An effective approach to prediction of the collapse mode in automotive seat structure

Abstract

Safety is an important issue in automobile design, in which the seat structure plays a crucial part. Engineering of the seat structure has a wide range of benefits for the manufacturer in the areas of cost savings and better design techniques. The seat in an automobile must not only be comfortable for the passenger, but must also be designed to protect the occupant from a wide range of impact situations. The seat structure in our advancing automotive world must also have a simple, lightweight design to keep down material and manufacturing costs. Despite the importance of seat structure design, many manufacturers do not have the time or money to perform an in-depth analysis of multiple different designs.

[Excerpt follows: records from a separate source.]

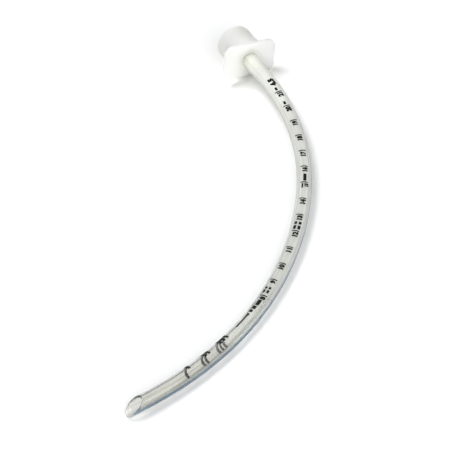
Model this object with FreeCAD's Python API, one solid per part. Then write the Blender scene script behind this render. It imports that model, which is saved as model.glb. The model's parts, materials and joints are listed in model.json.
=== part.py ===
import FreeCAD, Part
import math
import os

from FreeCAD import Placement, Rotation, Vector

# An uncuffed endotracheal tube: a curved clear tube with a bevelled tip, pushed onto a
# moulded connector with a 15 mm cone and a winged flange. Millimetres, +Z up. The part
# lies at rest on the plane Z = 0, with the tip towards -Y and the connector towards +Y.

# Clear tube
bore_diameter = 4.5
wall = 0.85
tube_length = 238.4        # along the axis, leading point of the tip to the flange
tip_curve_radius = 140.0
middle_curve_radius = 178.0
end_curve_radius = 148.0
tip_heading = 30.5         # degrees from +X, along the tube away from the tip
bevel_angle = 38.0         # degrees between the cut face and the axis
bevel_margin = 1.0         # straight tube left behind the cut face
tip_rounding = 0.28        # polished edges of the cut face
flare_run = 1.6            # where the tube swells to pass onto the spigot

# Spigot, the push-in end of the connector
spigot_stretch = 0.5       # how much wider the spigot is than the tube's free bore
spigot_length = 10.4
spigot_wall = 0.65
spigot_lead = 1.0          # tapered lead-in at its free end
spigot_nose_relief = 0.125 # free end narrower than the tube's bore, on the radius

# Cone of the connector
cone_mouth_diameter = 15.15
cone_taper = 1.0 / 40.0
cone_length = 13.0
cone_wall = 1.25
cone_rim_rounding = 0.4
cavity_draft = 0.15        # how much the cavity narrows on its way in, on the radius
cavity_depth = 8.2
funnel_floor = 0.9         # flange face to the bottom of the funnel

# Flange of the connector
flange_thickness = 1.8
flange_lip = 0.1           # flange past the cone's foot, above and below
wing_reach = 4.0           # flange past the cone's foot, on each side
flange_corner = 4.0
flange_edge_rounding = 0.5
root_fillet = 0.5
connector_turn = -8.0      # degrees about its own axis; the outer wing is the lower one

# Densities that settle how the part balances, in g/cm3
tube_density = 1.25
connector_density = 0.92

# Working values
overrun = 5.0              # how far a cutter runs past what it cuts
tilt_limits = (-10.0, 20.0)  # degrees, between which the rest position is looked for

# Sizes that follow from the ones above
bore_radius = bore_diameter / 2
outer_radius = bore_radius + wall
bevel_length = 2 * outer_radius / math.tan(math.radians(bevel_angle))
tip_run = bevel_length + bevel_margin
seat_run = spigot_length + flare_run
curve_run = (tube_length - tip_run - seat_run) / 3
spigot_radius = bore_radius + spigot_stretch / 2
gas_way_radius = spigot_radius - spigot_wall
# the wall keeps its cross-section where the spigot stretches it
stretched_radius = math.sqrt(spigot_radius ** 2 + outer_radius ** 2 - bore_radius ** 2)
cone_mouth_radius = cone_mouth_diameter / 2
cone_foot_radius = cone_mouth_radius + cone_length * cone_taper / 2
connector_height = flange_thickness + cone_length
cavity_mouth_radius = cone_mouth_radius - cone_wall
cavity_foot_radius = cavity_mouth_radius - cavity_draft
flange_width = 2 * (cone_foot_radius + wing_reach)
flange_height = 2 * (cone_foot_radius + flange_lip)

UP = Vector(0, 0, 1)


def heading_vector(angle):
    """Unit vector in the tube's plane at an angle in radians from +X."""
    return Vector(math.cos(angle), math.sin(angle), 0)


def axis_runs():
    """The tube's axis from the tip: straight, three tangent arcs to the left, straight.

    Each run is (start point, start heading, length, radius), with radius None on a
    straight run."""
    runs = []
    point = Vector(0, 0, 0)
    angle = math.radians(tip_heading)
    plan = [
        (tip_run, None),
        (curve_run, tip_curve_radius),
        (curve_run, middle_curve_radius),
        (curve_run, end_curve_radius),
        (seat_run, None),
    ]
    for length, radius in plan:
        runs.append((point, angle, length, radius))
        point, angle = along_run(runs[-1], length)
    return runs


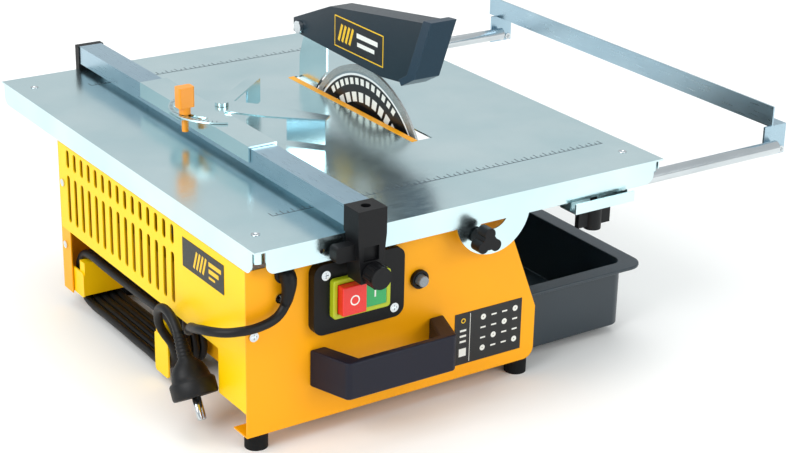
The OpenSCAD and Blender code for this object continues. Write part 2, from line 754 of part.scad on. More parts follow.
module fence_rail() color("lightsteelblue") placed()
  difference() {
    yplate(fence_front, back) translate([fence_x, fence_z]) square([fence_w, fence_h]);
    yplate(fence_front - 1, back + 1)
      translate([fence_x + fence_wall, fence_z + fence_wall])
        square([fence_w - 2 * fence_wall, fence_h - 2 * fence_wall]);
  }
module fence_clamps() color([0.12, 0.13, 0.14]) placed() {
  x0 = fence_x - 1;
  x1 = fence_x + fence_w + 2;
  difference() {
    block([x0, front - 19.4, fence_z - 3.8], [x1, fence_front, fence_top + 1]);
    zbar((x0 + x1) / 2, front - 9, fence_z + 8, fence_top + 2, 4);
  }
  difference() {
    yplate(front - 19.4, front - 0.5)
      polygon([[x0 + 3, 141], [x1 - 4, 141], [x1, fence_z - 3.8], [x0, fence_z - 3.8]]);
    block([x0 + 5, front - 20, 159], [x1 - 7, front - 16, 171]);
    ybar(fence_lock_x, fence_lock_z, front - 21, front + 1, stud_r + run);
  }
  yplate(front - 14, front - 4) translate([x0 - 16, 160]) soft_square(20, 13, 3);
  block([x0, back + 0.6, 160], [x1, back + fence_clamp_back, fence_top]);
  block([x0, back, fence_z], [x1, back + fence_clamp_back, fence_top]);
}
module fence_knob() color([0.08, 0.08, 0.08]) placed() {
  ybar(fence_lock_x, fence_lock_z, front - fence_knob_reach, front - 19.4 - gap, 9);
  ybar(fence_lock_x, fence_lock_z, front - fence_knob_reach, front - 1, stud_r);
  for (a = [0 : 60 : 300])
    ybar(fence_lock_x + 8 * cos(a), fence_lock_z + 8 * sin(a), front - 31, front - 21, 2);
}

module mitre_sled() color("silver") placed() {
  x0 = fence_x - gap - 1.6;
  x1 = fence_x + fence_w + gap + 1.6;
  block([x0, sled_y, fence_top + gap], [x1, sled_y + sled_l, sled_top]);
  block([x0, sled_y, fence_z + 5], [x0 + 1.6, sled_y + sled_l, sled_top]);
  block([x1 - 1.6, sled_y, fence_z + 5], [x1, sled_y + sled_l, sled_top]);
  difference() {
    zplate(fence_top + gap, sled_top) {
      translate([mitre_x - slot_arc_r - 8, mitre_y - 10]) square([x0 - mitre_x + slot_arc_r + 8, 20]);
      translate([mitre_x, mitre_y]) circle(9);
    }
    zbar(lock_stud_x, lock_stud_y, fence_top, sled_top + 1, stud_r + run);
  }
  zbar(mitre_x, mitre_y, sled_top, mitre_z + mitre_t + gap + 3, stud_r);
  zbar(mitre_x, mitre_y, mitre_z + mitre_t + gap, mitre_z + mitre_t + gap + 3, mitre_head_r);
}
module mitre_plate() color("silver") placed()
  translate([mitre_x, mitre_y, 0]) {
    zplate(mitre_z, mitre_z + mitre_t)
      difference() {
        union() {
          intersection() {
            circle(mitre_r);
            wedge(118, 248, mitre_r);
          }
          circle(16);
          rotate(41) translate([0, -6]) square([84, 12]);
          rotate(-50.4) polygon([[0, -14], [45, -14], [arm_l, -6], [arm_l, 6], [45, 14], [0, 14]]);
        }
        circle(stud_r + run);
        arc_slot(slot_arc_r, stud_r + gap, 180 + knob_turn - mitre_swing, 180 + knob_turn + mitre_swing);
      }
    rotate(41) block([50, -6, fence_z - 2], [84, -4.5, mitre_z + mitre_t]);
    rotate(-50.4) block([62, -6, fence_z - 2], [arm_l, -4.5, mitre_z + mitre_t]);
  }
module mitre_knob() color("orange") placed()
  translate([lock_stud_x, lock_stud_y, 0]) {
    zplate(mitre_z + mitre_t + gap, mitre_z + mitre_t + gap + 10) circle(5);
    zplate(mitre_z + mitre_t + gap + 6, mitre_z + mitre_t + gap + 24)
      translate([-7.5, -5]) soft_square(15, 10, 2);
    zplate(sled_top - 14, mitre_z + mitre_t + gap) circle(stud_r);
  }

table_top();
slot_strip();
hinge_lugs();
tilt_quadrant();
extension_clamps();
front_panel();
rear_panel();
side_grille();
recess_wall();
cord_hooks();
rubber_feet();
motor_bulkhead();
tray_rails();
cabinet_screws();
switch_plate();
switch_bezel();
switch_body();
stop_button();
start_button();
reset_ring();
reset_button();
carry_handle();
rating_label();
side_label();
cable_gland();
cord_lead();
plug_lead();
cord_hank();
plug();
motor_housing();
motor_end_cap();
stator();
shaft_bearings();
capacitor();
rotor_shaft();
cooling_fan();
blade_flanges();
blade();
blade_rim();
arbor_nut();
riving_knife();
knife_bracket();
hinge_pins();
tilt_lock_bolt();
tilt_knob();
blade_guard();
guard_lip();
guard_bolt();
water_tray();
extension_tubes();
extension_angle();
strap_screws();
front_clamp_knob();
rear_clamp_knob();
fence_rail();
fence_clamps();
fence_knob();
mitre_sled();
mitre_plate();
mitre_knob();
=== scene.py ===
# %% [markdown]
# # A wet tile saw
# This lesson dresses a finished machine. The bodies and joints come in as a fixed frame, in metres; every
# new piece is a surface worked out with numpy, and every finish is a small network of nodes. Work goes
# from the camera and the mains cord to the sheet metal, the plastics, the blade and the printed marks.

# %% Load the frame
import json
import math

import bmesh
import bpy
import numpy as np
from mathutils import Matrix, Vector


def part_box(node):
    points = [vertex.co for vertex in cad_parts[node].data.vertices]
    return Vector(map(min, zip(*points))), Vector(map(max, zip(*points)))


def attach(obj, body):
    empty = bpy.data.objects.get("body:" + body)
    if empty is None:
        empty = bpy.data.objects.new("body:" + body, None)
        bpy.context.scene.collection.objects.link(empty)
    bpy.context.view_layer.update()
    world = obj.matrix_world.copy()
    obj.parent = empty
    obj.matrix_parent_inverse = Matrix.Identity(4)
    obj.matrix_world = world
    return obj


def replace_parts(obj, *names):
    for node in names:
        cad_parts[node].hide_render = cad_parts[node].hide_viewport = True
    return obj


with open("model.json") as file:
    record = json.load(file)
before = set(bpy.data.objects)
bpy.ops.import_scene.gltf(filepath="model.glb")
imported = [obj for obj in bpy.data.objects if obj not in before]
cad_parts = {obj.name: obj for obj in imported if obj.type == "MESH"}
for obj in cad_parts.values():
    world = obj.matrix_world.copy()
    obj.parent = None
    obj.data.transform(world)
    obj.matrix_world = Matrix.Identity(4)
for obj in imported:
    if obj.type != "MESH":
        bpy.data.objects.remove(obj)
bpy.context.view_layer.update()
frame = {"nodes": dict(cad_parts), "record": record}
MM = 0.001

# %% [markdown]
# ## Where things are
# The drawing was made with the table's centre as its zero, so this function turns a place in millimetres
# from the table's centre into the frame's metres. The table's own box gives the shift, so nothing is typed
# twice.

# %% Places
table_low, table_high = (np.array(v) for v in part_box("table_top"))
table_mid = (table_low + table_high) / 2


def place(x, y, z):
    """A point given in millimetres from the table's centre and the bench, in the frame's metres."""
    return np.array([table_mid[0] + x * MM, table_mid[1] + y * MM, z * MM])


print("table centre", table_mid.round(4))

# %% [markdown]
# ## Camera
# A long lens about 1.7 m away, above and to the left of the front corner. Its matrix is built from a
# turn about Z, a tilt above the horizon and a small roll, and its columns are right, up and back.

# %% Camera
AZIMUTH, ELEVATION, ROLL = (math.radians(a) for a in (-34.06, 22.34, 1.25))
cam_data = bpy.data.cameras.new("camera")
cam_data.sensor_width = 36.0
cam_data.lens = 85.03
cam = bpy.data.objects.new("camera", cam_data)
bpy.context.collection.objects.link(cam)
back = np.array([math.sin(AZIMUTH) * math.cos(ELEVATION), -math.cos(AZIMUTH) * math.cos(ELEVATION),
                 math.sin(ELEVATION)])
flat_right = np.array([math.cos(AZIMUTH), math.sin(AZIMUTH), 0.0])
flat_up = np.cross(back, flat_right)
right = math.cos(ROLL) * flat_right + math.sin(ROLL) * flat_up
up = math.cos(ROLL) * flat_up - math.sin(ROLL) * flat_right
pose = np.eye(4)
pose[:3, 0], pose[:3, 1], pose[:3, 2] = right, up, back
pose[:3, 3] = place(-823.1, -1343.5, 721.8)
cam.matrix_world = Matrix(pose.tolist())
bpy.context.scene.camera = cam
print("camera at", pose[:3, 3].round(3))

# %% [markdown]
# ## Helpers for finishes
# Colours are written as sRGB hex, the way a paint chart gives them, and turned to the linear values that a
# renderer adds up. One function adds any node with its settings and its links.

# %% Colour and node helpers
def linear(code):
    """sRGB hex to linear: below 0.04045 divide by 12.92, above it ((c + 0.055) / 1.055) to the power 2.4."""
    c = np.array([int(code[i:i + 2], 16) for i in (1, 3, 5)]) / 255.0
    return (*np.where(c <= 0.04045, c / 12.92, ((c + 0.055) / 1.055) ** 2.4).tolist(), 1.0)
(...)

The nonlinear behaviour of the seat structure forces engineers to use virtual prototyping and numerical analysis in its design. Use of a complex model and the long computation time of a numerical model drive up the cost and limit the turn around time in the production and design of an automobile seat structure. This paper proposes a cost-effective analysis of a seat system to ensure the safety of the occupants in the case of a frontal impact. In order to predict the major collapse mode of a seat structure in this scenario, the strength effectiveness of each component in the seat system is examined using a self-developed experimental procedure. To be sure of shear deformation of the inner track section of the seat structure, a detailed FE simulation is carried out, leading to an effective 2-D finite element method with plastic hinge to represent the major collapse mode. The simulation results are then compared with corresponding tests in order to verify their validity.